--- Work to do ---
The data must be written out once more, precisely as given.

--- Material ---
□ □ □ □ □
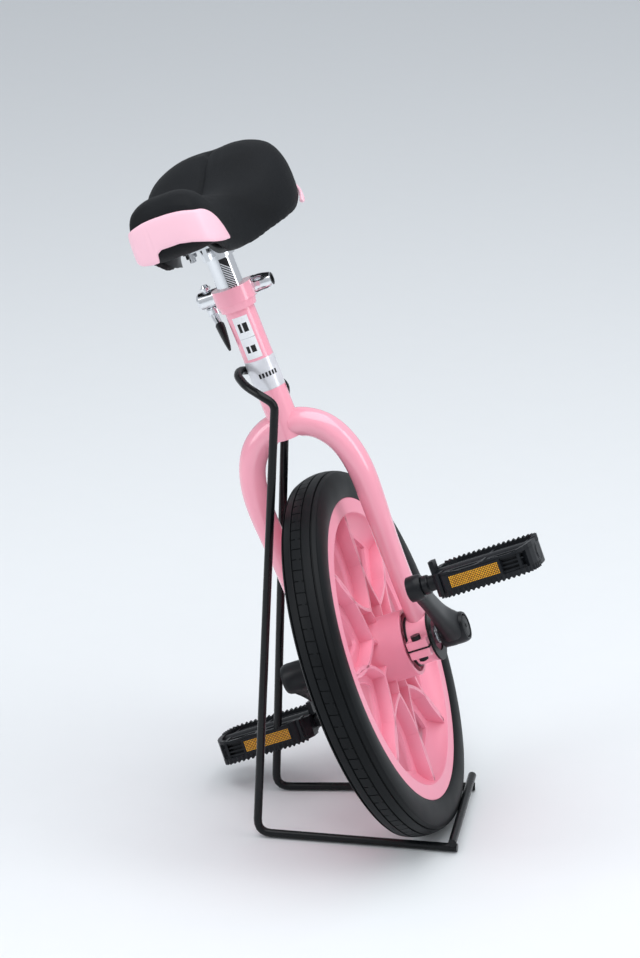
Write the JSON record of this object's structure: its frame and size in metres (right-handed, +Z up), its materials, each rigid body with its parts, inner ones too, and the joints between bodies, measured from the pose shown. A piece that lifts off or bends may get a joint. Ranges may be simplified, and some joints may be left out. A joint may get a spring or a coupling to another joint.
{
  "type": "unicycle",
  "caption": "Child's unicycle leaning as if on its stand: one-piece moulded wheel, unicrown fork, cranks and cage pedals, quick-release post and curved padded saddle.",
  "frame": {"origin": "the point of the floor that the tyre's tread touches while the unicycle leans", "axes": "+Z up from the floor; the unicycle's front looks towards -Y; +X is the side away from the lean, so the top of the frame leans 20 degrees towards -X"},
  "size_m": [0.4008, 0.3554, 0.6386],
  "materials": {
    "painted_frame": "gloss pink paint",
    "wheel_plastic": "semi-gloss moulded pink",
    "bumper_plastic": "semi-gloss pale pink",
    "tyre_rubber": "matt black rubber",
    "chromed_steel": "polished",
    "bright_steel": "plated",
    "black_painted_metal": "satin black",
    "black_plastic": "matt black",
    "pedal_plastic": "satin black",
    "saddle_cover": "matt fine-grained black vinyl",
    "amber_reflector": "clear amber prism grid",
    "white_sticker": "white film",
    "clear_band": "thin milky film"
  },
  "bodies": {
    "frame": {"seat_tube": "painted_frame", "seat_clamp_collar": "painted_frame", "qr_skewer": "chromed_steel", "qr_barrel": "chromed_steel", "qr_nut": "chromed_steel", "front_label": "white_sticker", "tube_band": "clear_band", "fork_leg_left": "painted_frame", "bearing_housing_left": "painted_frame", "bearing_cap_left": "painted_frame", "housing_strap_left": "black_plastic", "bearing_outer_left": "bright_steel", "bearing_balls_left": "bright_steel", "fork_leg_right": "painted_frame", "bearing_housing_right": "painted_frame", "bearing_cap_right": "painted_frame", "housing_strap_right": "black_plastic", "bearing_outer_right": "bright_steel", "bearing_balls_right": "bright_steel", "cap_bolt_left_front": "black_painted_metal", "cap_bolt_left_back": "black_painted_metal", "cap_bolt_right_front": "black_painted_metal", "cap_bolt_right_back": "black_painted_metal"},
    "wheel": {"tyre": "tyre_rubber", "wheel_moulding": "wheel_plastic", "hub_axle": "bright_steel", "axle_spacer_left": "black_plastic", "bearing_inner_left": "bright_steel", "crank_left": "black_painted_metal", "crank_bolt_left": "bright_steel", "dust_cap_left": "black_plastic", "pedal_spindle_left": "bright_steel", "axle_spacer_right": "black_plastic", "bearing_inner_right": "bright_steel", "crank_right": "black_painted_metal", "crank_bolt_right": "bright_steel", "dust_cap_right": "black_plastic", "pedal_spindle_right": "bright_steel"},
    "pedal_right": {"pedal_right": "pedal_plastic", "pedal_end_cap_right": "pedal_plastic", "reflector_right_front": "amber_reflector", "reflector_right_back": "amber_reflector"},
    "pedal_left": {"pedal_left": "pedal_plastic", "pedal_end_cap_left": "pedal_plastic", "reflector_left_front": "amber_reflector", "reflector_left_back": "amber_reflector"},
    "seat": {"seat_post": "chromed_steel", "seat_bracket": "chromed_steel", "saddle_base": "black_plastic", "saddle_cushion": "saddle_cover", "front_bumper": "bumper_plastic", "rear_bumper": "bumper_plastic", "seat_bolt_1": "bright_steel", "seat_bolt_2": "bright_steel", "seat_bolt_3": "bright_steel", "seat_bolt_4": "bright_steel"},
    "lever": {"qr_lever": "chromed_steel", "qr_lever_grip": "black_plastic", "qr_pin_nut": "chromed_steel"}
  },
  "joints": [
    {"name": "wheel_spin", "type": "hinge", "parent": "frame", "child": "wheel", "pos_m": [-0.04747, 0, 0.16937], "axis": [0.9388, 0, 0.3445], "continuous": true},
    {"name": "right_pedal_spin", "type": "hinge", "parent": "wheel", "child": "pedal_right", "pos_m": [-0.0721, -0.07275, 0.23648], "axis": [0.9388, 0, 0.3445], "continuous": true},
    {"name": "left_pedal_spin", "type": "hinge", "parent": "wheel", "child": "pedal_left", "pos_m": [-0.02284, 0.07275, 0.10225], "axis": [0.9388, 0, 0.3445], "continuous": true},
    {"name": "seat_height", "type": "slide", "parent": "frame", "child": "seat", "axis": [-0.3442, 0.0394, 0.9381], "range_m": [-0.025, 0.06]},
    {"name": "quick_release_lever", "type": "hinge", "parent": "frame", "child": "lever", "pos_m": [-0.20315, 0.03941, 0.50075], "axis": [0.3442, -0.0394, -0.9381], "range_deg": [0, 150]}
  ]
}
□ □ □ □ □
--- Full response ---
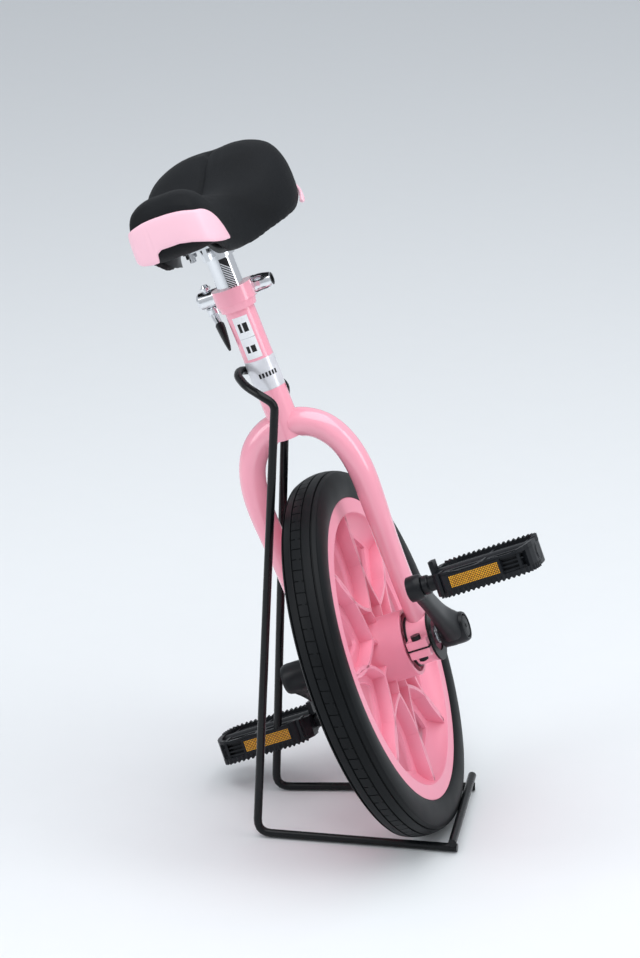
Write the JSON record of this object's structure: its frame and size in metres (right-handed, +Z up), its materials, each rigid body with its parts, inner ones too, and the joints between bodies, measured from the pose shown. A piece that lifts off or bends may get a joint. Ranges may be simplified, and some joints may be left out. A joint may get a spring or a coupling to another joint.
{
  "type": "unicycle",
  "caption": "Child's unicycle leaning as if on its stand: one-piece moulded wheel, unicrown fork, cranks and cage pedals, quick-release post and curved padded saddle.",
  "frame": {"origin": "the point of the floor that the tyre's tread touches while the unicycle leans", "axes": "+Z up from the floor; the unicycle's front looks towards -Y; +X is the side away from the lean, so the top of the frame leans 20 degrees towards -X"},
  "size_m": [0.4008, 0.3554, 0.6386],
  "materials": {
    "painted_frame": "gloss pink paint",
    "wheel_plastic": "semi-gloss moulded pink",
    "bumper_plastic": "semi-gloss pale pink",
    "tyre_rubber": "matt black rubber",
    "chromed_steel": "polished",
    "bright_steel": "plated",
    "black_painted_metal": "satin black",
    "black_plastic": "matt black",
    "pedal_plastic": "satin black",
    "saddle_cover": "matt fine-grained black vinyl",
    "amber_reflector": "clear amber prism grid",
    "white_sticker": "white film",
    "clear_band": "thin milky film"
  },
  "bodies": {
    "frame": {"seat_tube": "painted_frame", "seat_clamp_collar": "painted_frame", "qr_skewer": "chromed_steel", "qr_barrel": "chromed_steel", "qr_nut": "chromed_steel", "front_label": "white_sticker", "tube_band": "clear_band", "fork_leg_left": "painted_frame", "bearing_housing_left": "painted_frame", "bearing_cap_left": "painted_frame", "housing_strap_left": "black_plastic", "bearing_outer_left": "bright_steel", "bearing_balls_left": "bright_steel", "fork_leg_right": "painted_frame", "bearing_housing_right": "painted_frame", "bearing_cap_right": "painted_frame", "housing_strap_right": "black_plastic", "bearing_outer_right": "bright_steel", "bearing_balls_right": "bright_steel", "cap_bolt_left_front": "black_painted_metal", "cap_bolt_left_back": "black_painted_metal", "cap_bolt_right_front": "black_painted_metal", "cap_bolt_right_back": "black_painted_metal"},
    "wheel": {"tyre": "tyre_rubber", "wheel_moulding": "wheel_plastic", "hub_axle": "bright_steel", "axle_spacer_left": "black_plastic", "bearing_inner_left": "bright_steel", "crank_left": "black_painted_metal", "crank_bolt_left": "bright_steel", "dust_cap_left": "black_plastic", "pedal_spindle_left": "bright_steel", "axle_spacer_right": "black_plastic", "bearing_inner_right": "bright_steel", "crank_right": "black_painted_metal", "crank_bolt_right": "bright_steel", "dust_cap_right": "black_plastic", "pedal_spindle_right": "bright_steel"},
    "pedal_right": {"pedal_right": "pedal_plastic", "pedal_end_cap_right": "pedal_plastic", "reflector_right_front": "amber_reflector", "reflector_right_back": "amber_reflector"},
    "pedal_left": {"pedal_left": "pedal_plastic", "pedal_end_cap_left": "pedal_plastic", "reflector_left_front": "amber_reflector", "reflector_left_back": "amber_reflector"},
    "seat": {"seat_post": "chromed_steel", "seat_bracket": "chromed_steel", "saddle_base": "black_plastic", "saddle_cushion": "saddle_cover", "front_bumper": "bumper_plastic", "rear_bumper": "bumper_plastic", "seat_bolt_1": "bright_steel", "seat_bolt_2": "bright_steel", "seat_bolt_3": "bright_steel", "seat_bolt_4": "bright_steel"},
    "lever": {"qr_lever": "chromed_steel", "qr_lever_grip": "black_plastic", "qr_pin_nut": "chromed_steel"}
  },
  "joints": [
    {"name": "wheel_spin", "type": "hinge", "parent": "frame", "child": "wheel", "pos_m": [-0.04747, 0, 0.16937], "axis": [0.9388, 0, 0.3445], "continuous": true},
    {"name": "right_pedal_spin", "type": "hinge", "parent": "wheel", "child": "pedal_right", "pos_m": [-0.0721, -0.07275, 0.23648], "axis": [0.9388, 0, 0.3445], "continuous": true},
    {"name": "left_pedal_spin", "type": "hinge", "parent": "wheel", "child": "pedal_left", "pos_m": [-0.02284, 0.07275, 0.10225], "axis": [0.9388, 0, 0.3445], "continuous": true},
    {"name": "seat_height", "type": "slide", "parent": "frame", "child": "seat", "axis": [-0.3442, 0.0394, 0.9381], "range_m": [-0.025, 0.06]},
    {"name": "quick_release_lever", "type": "hinge", "parent": "frame", "child": "lever", "pos_m": [-0.20315, 0.03941, 0.50075], "axis": [0.3442, -0.0394, -0.9381], "range_deg": [0, 150]}
  ]
}